Blair Lawton, Executive Director of the Anamosa Chamber of Commerce, shed light on the evolution and significance of Anamosa’s annual Pumpkin Fest. Celebrating its 30th anniversary as the “Pumpkin Capital of Iowa,” Lawton said, “It’s always a good selling point that we can use throughout the year to kind of keep that constant drumbeat, keep that excitement going.”

The festival originated as a pumpkin weigh-off to honor Ryan Norland, who passed away in a boating accident. “Pumpkins were something that Ryan really loved, that he would grow them with his uncle,” Lawton explained.
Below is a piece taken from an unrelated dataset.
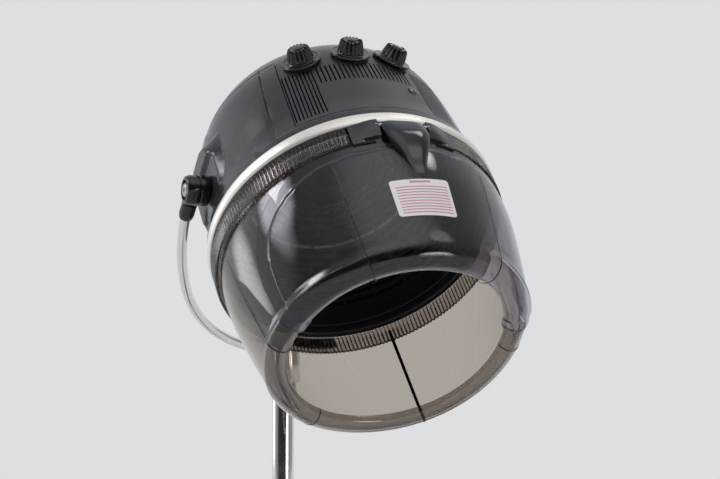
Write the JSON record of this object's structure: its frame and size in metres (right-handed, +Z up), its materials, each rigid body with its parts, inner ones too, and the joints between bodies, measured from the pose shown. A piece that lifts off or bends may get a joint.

Over three decades, the festival has expanded to 18 events, including a pumpkin roll and toss for children, and a barbecue contest dubbed “Smoking Pumpkins.”

A unique feature is the “Boomerang Equipment Rodeo,” which Lawton described as, “a good opportunity for folks to get a little taste of what construction’s all about.” The festival also boasts a state record for the largest pumpkin, weighing 2,424 pounds, and offers over $20,000 in prize money across various categories.

New additions this year include a dunk tank, a mobile history museum, and a haunted house named the “Temple of Doom.” Lawton emphasized community involvement, stating, “We’ve got a lot of volunteers that are putting these events together.” The Pumpkin Fest stands as a testament to Anamosa’s community spirit, creativity, and unity.